И такое бурлило во мне чувство удовольствия и радости жизни, что хотелось влезть на крышу и орать оттуда, чтобы все слышали - меня переполняет восторг.
А иногда я с трудом поднималась с кровати, и едва побрызгав в лицо холодной водой, вытиралась холщовым полотенцем, медленно проводила пару раз щёткой по отросшим волосам и всматривалась в своё отражение, пытаясь понять, кто я и кто он, и почему мне снится.
Без аппетита поковырявшись в тарелке, шла к окну, подолгу стояла, бездумно глядя на снег, что ровным слоем устилал двор, на ребятишек прислуги, что больше играли в снежки, чем помогали взрослым, на весёлую собачку, что с громким лаем, проникающим даже через двойные зимние рамы, носилась следом за детворой.
Вздыхала - меня ничего не радовало. Да и делать ничего не хотелось и не моглось.
Хотелось сесть в угол дивана, свернуться калачом, как кошка, и лежать, глядя в небо через высокое окно.
И я ложилась, сворачивалась калачом и лежала.
Лежала и казнилась, что не могу взять себя в руки, подняться и заставить работать. И если вставала, прикладывая нечеловеческие усилия, снова застревала возле окна и погружалась в свои вялые, как срезанные и забытые на солнце цветы, мысли. Желаний и вовсе никаких, даже вялых, не оставалось.
И снова шла в гостиную или столовую, закутывалась в шаль и, не зажигая огня, дожидалась отца из конторы.

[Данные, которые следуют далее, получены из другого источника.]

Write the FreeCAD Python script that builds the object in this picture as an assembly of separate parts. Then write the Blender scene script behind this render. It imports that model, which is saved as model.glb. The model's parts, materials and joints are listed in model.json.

Он приходил в сумерках, пахнущий свежестью и морозом, такой улыбчивый, хоть и уставший. Присаживался рядом, брал мою ладонь в свои, брови поднимал домиком:
- Что, девочка моя, опять грустишь?
- Не знаю, батюшка, - пожимала одним плечом. - Вроде и всё хорошо, но как-то... не пойму. Будто не на месте.
- Переживаешь из-за помолвки?
морщилась, вспоминая своё неудачное выступление, но понимала, что нет, не из-за него. Хотя это тоже тянуло за душу, но не так явно. Опять пожимала плечом, болезненно кривилась.
- Не знаю. Иди, батюшка, переодевайся, будем ужинать.
И пока он поднимался к себе и готовился к ужину, я звала слуг, снова преодолевая апатию и лень, говорила, чтобы накрывали ужин.
Папенька ел с аппетитом, а я смотрела на него, румяного, улыбчивого, круглого, возила в тарелке с любимыми, но невкусными сегодня картофельными оладьями. Или творожной запеканкой, такой воздушной и обычно таявшей во рту, а сегодня противно сладкой или неприятно плотной.
После ужина садилась рядом с папенькой на диван, словно в детстве забиралась ему под руку, вяло расспрашивала о чём-то: то о людях - как он определяет, с кем сработается, а с кем нет, то о деловой хватке - как он чувствует, будет ли успех в предприятии, то просила рассказать какую-нибудь историю, что помнила с детства.